Btw, the hawk’s height off the ground will be 30 feet times the sine of 60 degrees, which is half the square root of 3, about .866. The only other decimal worth memorizing is .707, the sine of 45 degrees, which is half the square root of 2.

gasman's avatar

There’s an ambiguity in the stated problem: The hawk swoops down towards the mouse at an angle of… I took this to mean angle measured with the tree (like angle of incidence in physics) but it could be angle measured with the horizon. Is the hawk’s flight steeper or shallower than 45 degrees? Mariah’s answer of 15/sqrt(3) = 17.3 feet is correct (GA) for the shallow flight.

I think only the OP can settle this.

Mariah's avatar

Given what I know now from the OP coming back and telling us that there’s a picture with the problem that shows the 30 degree angle being between the tree and the hypotenuse, I agree that the answer is 30.

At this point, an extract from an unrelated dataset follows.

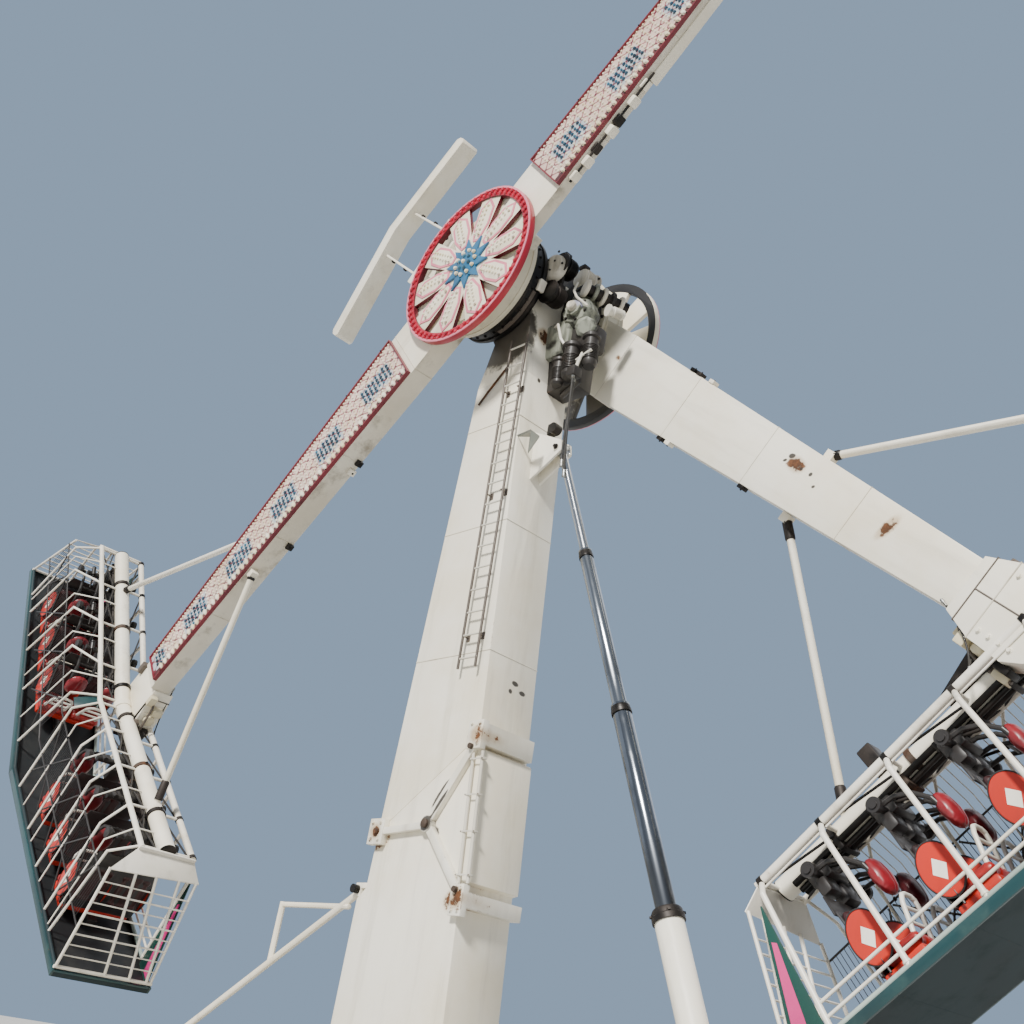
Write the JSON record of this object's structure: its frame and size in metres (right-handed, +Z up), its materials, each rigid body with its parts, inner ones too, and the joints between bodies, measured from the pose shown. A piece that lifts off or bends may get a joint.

This can also be solved with trigonometric functions (sin, cos, tan) but I prefer the ratios when they can be used (30–60-90 and 45–45-90 triangles) because they give you an exact answer if there’s a radical involved, while sin punched into a calculator will give you an irrational decimal.
To do this with trig functions, take note of the locations of all the information you know and are solving for (draw a picture when there isn’t one given). You know the one angle (30 degrees) and one leg (15, opposite the 30 degree angle) and have one unknown (x, the hypotenuse). Since you’re dealing with the opposite leg and the hypotenuse, you use sine rather than cosine or tangent, because as @earthyearth said, sin = opposite/hypotenuse. Some people use that SOHCAHTOA mnemonic she mentioned. So sin(30) = 15/x. Punch sin(30) into your calculator and you’ll find it equals ½, so x=30.